▸ **BRIEF**: Give again only the lines beginning with the one that contains "const upright = new THREE.Group();" and ending with the one that contains "before = set(bpy.data.objects)"; include both of those lines.

▸ **SUPPLIED DATA**:
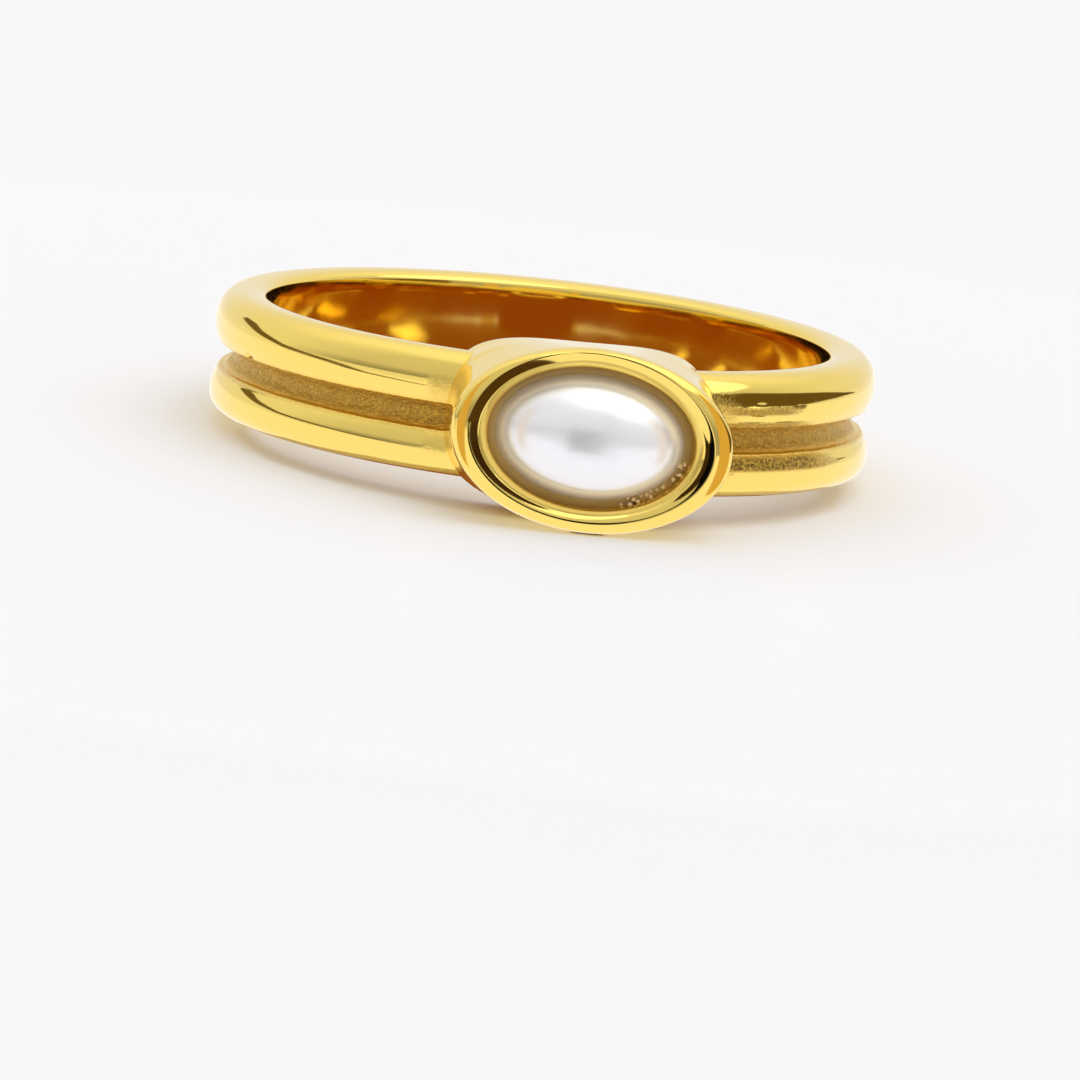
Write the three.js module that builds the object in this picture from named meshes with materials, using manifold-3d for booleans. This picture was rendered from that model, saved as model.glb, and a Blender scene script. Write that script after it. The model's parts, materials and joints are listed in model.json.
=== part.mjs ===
// Stackable ring: a polished hoop of two round rails with a groove between them, cast in one with an
// oval cup on the front, and a pearl cabochon set in the cup.
// Units are millimetres. While it is shaped, the ring's axis is Z and the cup faces -Y. At the end the
// ring is laid on its side as it rests by itself, on the lip of the cup and the back of the hoop.
import * as THREE from "three";
import { mergeVertices } from "three/addons/utils/BufferGeometryUtils.js";
import Module from "manifold-3d";

// Hoop
const boreRadius = 8.65; // 17.3 mm across, a medium finger size
const hoopWall = 1.5; // from the bore to the crown of a rail
const hoopWidth = 3.74; // along the finger
const railBulge = 0.68; // how far a rail's rounding reaches in from its crown
const railSquareness = 2.8; // exponent of a rail's outline: 2 is a plain oval, more is boxier
const grooveWidth = 0.4; // between the feet of the two rails
const grooveDepth = 0.62; // below the crowns
const boreEdge = 0.28; // rounding where the bore meets the side faces

// Stone, an oval cabochon
const stoneLength = 5.8; // round the finger
const stoneWidth = 3.8; // along the finger
const stoneGirdle = 0.4; // height of its upright edge
const stoneDome = 1.8; // height of the dome above the edge
const stoneBevel = 0.15; // bevel round its flat base

// Setting, the oval cup
const seatGap = 0.2; // cement space beside the stone
const seatBed = 0.1; // cement space under it
const seatFloor = 0.15; // metal between the rail crowns and the cup's floor
const cupDepth = 1.15; // from the floor to the edge of the mouth
const lipHeight = 0.65; // from the edge of the mouth to the crest of the lip
const lipAtEnds = 1.12; // breadth of the lip at the ends of the oval
const lipAtSides = 0.72; // breadth of the lip above and below the stone
const crestShare = 0.66; // how far the crest lies from the outside of the lip towards the mouth
const shoulderHeight = 0.6; // height of the lip's outer rounding
const footAtEnds = 0.18; // how far the wall spreads at the ends, from the lip down to the bore
const footAtSides = -0.26; // the same above and below, where the wall draws in
const footSquareness = 2.6; // exponent of the foot's outline: 2 is a plain oval, more is boxier
const footEdge = 0.14; // rounding of the foot where it comes out at the bore
const cupTurn = THREE.MathUtils.degToRad(-3); // the cup and the stone sit slightly askew on the hoop

// Fineness of the facets
const hoopSegments = 96;
const ovalSegments = 56;
const arcSteps = 6; // facets in a quarter round of the cup

const outerRadius = boreRadius + hoopWall;
const stoneBase = outerRadius + seatFloor + seatBed;
const mouthLevel = outerRadius + seatFloor + cupDepth;
const crestLevel = mouthLevel + lipHeight;

const wasm = await Module();
wasm.setup();

// Booleans

function toSolid(geometry) {
  const bare = new THREE.BufferGeometry();
  bare.setAttribute("position", geometry.getAttribute("position"));
  bare.setIndex(geometry.getIndex());
  const merged = mergeVertices(bare, 1e-4);
  return new wasm.Manifold(
    new wasm.Mesh({
      numProp: 3,
      vertProperties: new Float32Array(merged.getAttribute("position").array),
      triVerts: new Uint32Array(merged.getIndex().array),
    }),
  );
}

function toGeometry(solid) {
  const mesh = solid.getMesh();
  const geometry = new THREE.BufferGeometry();
  geometry.setAttribute("position", new THREE.BufferAttribute(mesh.vertProperties, 3));
  geometry.setIndex(new THREE.BufferAttribute(mesh.triVerts, 1));
  const flat = geometry.toNonIndexed();
  flat.computeVertexNormals();
  return flat;
}

// Outlines

// Points on an elliptic arc from one angle to another, both ends included.
function arc(centreX, centreY, radiusX, radiusY, from, to, steps) {
  return Array.from({ length: steps + 1 }, (_, i) => {
    const angle = from + ((to - from) * i) / steps;
    return new THREE.Vector2(centreX + radiusX * Math.cos(angle), centreY + radiusY * Math.sin(angle));
  });
}

// A sine or cosine, pushed outwards so that the oval it draws is as boxy as the exponent says.
function swell(share, squareness) {
  return Math.sign(share) * Math.abs(share) ** (2 / squareness);
}

// The upper half of the hoop's section, from the bore round the upper rail to the middle of the groove.
// x is the distance from the axis and y the height. Inside the bore it keeps some stock to be bored out.
function upperHalfSection() {
  const halfWidth = hoopWidth / 2;
  const halfRail = (hoopWidth - grooveWidth) / 4;
  const railCentre = new THREE.Vector2(outerRadius - railBulge, halfWidth - halfRail);
  const quarter = Math.PI / 2;
  const rail = arc(0, 0, 1, 1, quarter, -quarter, 4 * arcSteps)
    .map((p) => new THREE.Vector2(railBulge * swell(p.x, railSquareness), halfRail * swell(p.y, railSquareness)))
    .map((p) => p.add(railCentre));
  const grooveFloor = outerRadius - grooveDepth;
  const flank = rail.filter((p) => p.y > railCentre.y || p.x > grooveFloor);
  return [
    new THREE.Vector2(boreRadius - hoopWall / 3, halfWidth - boreEdge),
    ...arc(boreRadius + boreEdge, halfWidth - boreEdge, boreEdge, boreEdge, Math.PI, quarter, 4),
    ...flank,
    new THREE.Vector2(grooveFloor, 0.7 * flank.at(-1).y),
  ];
}

// Solids

function hoopBlank() {
  const upper = upperHalfSection();
  const lower = upper.map((p) => new THREE.Vector2(p.x, -p.y));
  const section = [...lower, ...upper.reverse(), lower[0]];
  const halfSegment = Math.PI / hoopSegments;
  const geometry = new THREE.LatheGeometry(section, hoopSegments, halfSegment);
  return toSolid(geometry.rotateX(Math.PI / 2));
}

function boreCutter() {
  const height = 2 * (stoneWidth + lipAtSides + hoopWidth);
  const halfSegment = Math.PI / hoopSegments;
  const cylinder = new THREE.CylinderGeometry(
    boreRadius, boreRadius, height, hoopSegments, 1, false, halfSegment,
  );
  return toSolid(cylinder.rotateX(Math.PI / 2));
}

// A ring of points on an oval. Its level is a distance from the hoop's axis: a flat oval stands at one
// level, and one that follows the bore keeps that distance all round.
function oval({ halfLength, halfWidth, level, followsBore = false }) {
  const squareness = followsBore ? footSquareness : 2;
  const turn = followsBore ? 0 : cupTurn;
  return Array.from({ length: ovalSegments }, (_, i) => {
    const angle = (2 * Math.PI * i) / ovalSegments;
    const flat = new THREE.Vector2(
      halfLength * swell(Math.cos(angle), squareness),
      halfWidth * swell(Math.sin(angle), squareness),
    ).rotateAround(new THREE.Vector2(), turn);
    const depth = followsBore ? Math.sqrt(level * level - flat.x * flat.x) : level;
    return new THREE.Vector3(flat.x, -depth, flat.y);
  });
}

// A closed solid through ovals, from its inner end to its outer one, with a fan over each end.
function loft(ovals) {
  const rings = ovals.map(oval);
  const middle = (ring) => ring.reduce((sum, p) => sum.add(p), new THREE.Vector3()).divideScalar(ring.length);
  const points = [middle(rings[0]), ...rings.flat(), middle(rings.at(-1))];
  const index = [];
  for (let i = 0; i < ovalSegments; i++) {
    const j = (i + 1) % ovalSegments;
    index.push(0, 1 + j, 1 + i);
    for (let r = 0; r + 1 < rings.length; r++) {
      const near = 1 + r * ovalSegments;
      const far = near + ovalSegments;
      index.push(near + i, near + j, far + j, near + i, far + j, far + i);
    }
    const last = 1 + (rings.length - 1) * ovalSegments;
    index.push(points.length - 1, last + i, last + j);
  }
  const geometry = new THREE.BufferGeometry().setFromPoints(points);
  geometry.setIndex(index);
  return geometry;
}

const mouth = { length: stoneLength / 2 + seatGap, width: stoneWidth / 2 + seatGap };
const lip = { length: mouth.length + lipAtEnds, width: mouth.width + lipAtSides };

// An oval part of the way from the outside of the lip, at 0, to the mouth, at 1.
function lipOval(share, level) {
  return {
    halfLength: lip.length - share * lipAtEnds,
    halfWidth: lip.width - share * lipAtSides,
    level,
  };
}

function settingBlank() {
  const shoulderLevel = crestLevel - shoulderHeight;
  const foot = (inset, level) => ({
    halfLength: lip.length + footAtEnds - inset,
    halfWidth: lip.width + footAtSides - inset,
    level,
    followsBore: true,
  });
  const footRound = arc(footEdge, boreRadius + footEdge, footEdge, footEdge, -Math.PI / 2, -Math.PI, 3);
  const outerRound = arc(crestShare, shoulderLevel, crestShare, shoulderHeight, Math.PI, Math.PI / 2, arcSteps);
  const innerRound = arc(crestShare, mouthLevel, 1 - crestShare, lipHeight, Math.PI / 2, 0, arcSteps);
  return toSolid(loft([
    foot(footEdge, boreRadius - hoopWall / 3),
    ...footRound.map((p) => foot(p.x, p.y)),
    ...outerRound.map((p) => lipOval(p.x, p.y)),
    ...innerRound.slice(1).map((p) => lipOval(p.x, p.y)),
    lipOval(1, outerRadius + seatFloor),
  ]));
}

function castBody() {
  return toGeometry(hoopBlank().add(settingBlank()).subtract(boreCutter()));
}

function cabochon() {
  const girdleTop = stoneBase + stoneGirdle;
  const outline = (inset, level) => ({
    halfLength: stoneLength / 2 - inset,
    halfWidth: stoneWidth / 2 - inset,
    level,
  });
  const dome = Array.from({ length: arcSteps + 2 }, (_, i) => {
    const angle = (i / (arcSteps + 2)) * (Math.PI / 2);
    return {
      halfLength: (stoneLength / 2) * Math.cos(angle),
      halfWidth: (stoneWidth / 2) * Math.cos(angle),
      level: girdleTop + stoneDome * Math.sin(angle),
    };
  });
  const geometry = loft([outline(stoneBevel, stoneBase), outline(0, stoneBase + stoneBevel), ...dome]);
  // The fan over the last oval rises to the top of the dome.
  const position = geometry.getAttribute("position");
  position.setY(position.count - 1, -(girdleTop + stoneDome));
  return toGeometry(toSolid(geometry));
}

// The ring, with each piece in its own material

const gold = new THREE.MeshStandardMaterial({ color: 0xe9c15a, roughness: 0.12, metalness: 1 });
const pearl = new THREE.MeshStandardMaterial({ color: 0xf1eeee, roughness: 0.2, metalness: 0 });

function piece(name, geometry, material) {
  const mesh = new THREE.Mesh(geometry, material);
  mesh.name = name;
  return mesh;
}

const upright = new THREE.Group();
upright.add(piece("cast_ring_body", castBody(), gold));
upright.add(piece("pearl_cabochon", cabochon(), pearl));

// How far the ring leans back when the lip of the cup and the back of the hoop both touch a flat surface.
function restingLean(geometry) {
  const position = geometry.getAttribute("position");
  let lean = 0;
  for (let round = 0; round < 8; round++) {
    const lowest = { front: null, back: null };
    for (let i = 0; i < position.count; i++) {
      const y = position.getY(i);
      const z = position.getZ(i);
      const height = z * Math.cos(lean) - y * Math.sin(lean);
      const side = y < 0 ? "front" : "back";
      if (!lowest[side] || height < lowest[side].height) lowest[side] = { y, z, height };
    }
    const { front, back } = lowest;
    lean = Math.atan2(back.z - front.z, back.y - front.y);
  }
  return lean;
}

upright.rotation.x = -restingLean(upright.getObjectByName("cast_ring_body").geometry);

// The origin is under the middle of the resting ring, on the surface.
const ring = new THREE.Group();
ring.add(upright);
ring.updateMatrixWorld(true);
const box = new THREE.Box3().setFromObject(ring, true);
const middle = box.getCenter(new THREE.Vector3());
upright.position.set(-middle.x, -middle.y, -box.min.z);

export default ring;
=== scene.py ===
# The looks of a stackable ring: a cast, gold-plated hoop and cup with a pearl cabochon cemented in it.
# Everything ends in metres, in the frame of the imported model, where the ring lies on its side.
import json
import math

import bmesh
import bpy
import numpy as np
from mathutils import Matrix, Vector


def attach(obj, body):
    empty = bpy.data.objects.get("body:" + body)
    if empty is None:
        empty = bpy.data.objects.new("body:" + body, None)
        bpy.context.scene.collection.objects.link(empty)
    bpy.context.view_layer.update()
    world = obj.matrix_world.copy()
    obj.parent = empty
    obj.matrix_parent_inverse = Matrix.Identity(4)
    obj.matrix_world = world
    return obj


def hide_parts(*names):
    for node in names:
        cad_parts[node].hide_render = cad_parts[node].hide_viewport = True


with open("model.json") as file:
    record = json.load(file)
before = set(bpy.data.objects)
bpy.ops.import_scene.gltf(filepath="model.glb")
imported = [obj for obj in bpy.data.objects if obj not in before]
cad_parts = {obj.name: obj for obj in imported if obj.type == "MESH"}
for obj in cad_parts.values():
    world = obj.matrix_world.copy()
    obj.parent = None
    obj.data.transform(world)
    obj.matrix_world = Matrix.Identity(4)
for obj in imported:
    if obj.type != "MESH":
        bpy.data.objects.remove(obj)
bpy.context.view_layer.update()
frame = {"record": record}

# Gold ring: hoop.
# The hoop is cast in one with the cup, in steel, then plated with yellow gold and mirror polished. Its
# outside is two round rails, and the groove between them keeps some of the grain of the casting.

mm = 0.001
bore_radius = 8.65 * mm
bore_facets = 96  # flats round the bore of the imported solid
crown_radius = 10.14 * mm

# The ring's own axes: x to the right, y to the back of the hoop and z along the finger, from the middle
# of the bore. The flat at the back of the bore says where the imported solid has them.
seat = next(m for m in frame["record"]["mounts"] if m["name"] == "finger_seat")
front = Vector(seat["axis"]).normalized()
middle = Vector(seat["pos_m"]) + front * bore_radius * math.cos(math.pi / bore_facets)
lean = math.atan2(front.z, -front.y)
lie_down = Matrix.Translation(middle) @ Matrix.Rotation(-lean, 4, "X")


def rounding(centre, reach, turn_from, turn_to, steps, boxy=2.0):
    """Points on a quarter of an oval: distance from the axis and height, both in mm, and no casting grain."""
    points = []
    for i in range(steps + 1):
        turn = math.radians(turn_from + (turn_to - turn_from) * i / steps)
        c = math.copysign(abs(math.cos(turn)) ** (2 / boxy), math.cos(turn))
        s = math.copysign(abs(math.sin(turn)) ** (2 / boxy), math.sin(turn))
        points.append((centre[0] + reach[0] * c, centre[1] + reach[1] * s, 0.0))
    return points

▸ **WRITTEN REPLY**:
const upright = new THREE.Group();
upright.add(piece("cast_ring_body", castBody(), gold));
upright.add(piece("pearl_cabochon", cabochon(), pearl));

// How far the ring leans back when the lip of the cup and the back of the hoop both touch a flat surface.
function restingLean(geometry) {
  const position = geometry.getAttribute("position");
  let lean = 0;
  for (let round = 0; round < 8; round++) {
    const lowest = { front: null, back: null };
    for (let i = 0; i < position.count; i++) {
      const y = position.getY(i);
      const z = position.getZ(i);
      const height = z * Math.cos(lean) - y * Math.sin(lean);
      const side = y < 0 ? "front" : "back";
      if (!lowest[side] || height < lowest[side].height) lowest[side] = { y, z, height };
    }
    const { front, back } = lowest;
    lean = Math.atan2(back.z - front.z, back.y - front.y);
  }
  return lean;
}

upright.rotation.x = -restingLean(upright.getObjectByName("cast_ring_body").geometry);

// The origin is under the middle of the resting ring, on the surface.
const ring = new THREE.Group();
ring.add(upright);
ring.updateMatrixWorld(true);
const box = new THREE.Box3().setFromObject(ring, true);
const middle = box.getCenter(new THREE.Vector3());
upright.position.set(-middle.x, -middle.y, -box.min.z);

export default ring;
=== scene.py ===
# The looks of a stackable ring: a cast, gold-plated hoop and cup with a pearl cabochon cemented in it.
# Everything ends in metres, in the frame of the imported model, where the ring lies on its side.
import json
import math

import bmesh
import bpy
import numpy as np
from mathutils import Matrix, Vector


def attach(obj, body):
    empty = bpy.data.objects.get("body:" + body)
    if empty is None:
        empty = bpy.data.objects.new("body:" + body, None)
        bpy.context.scene.collection.objects.link(empty)
    bpy.context.view_layer.update()
    world = obj.matrix_world.copy()
    obj.parent = empty
    obj.matrix_parent_inverse = Matrix.Identity(4)
    obj.matrix_world = world
    return obj


def hide_parts(*names):
    for node in names:
        cad_parts[node].hide_render = cad_parts[node].hide_viewport = True


with open("model.json") as file:
    record = json.load(file)
before = set(bpy.data.objects)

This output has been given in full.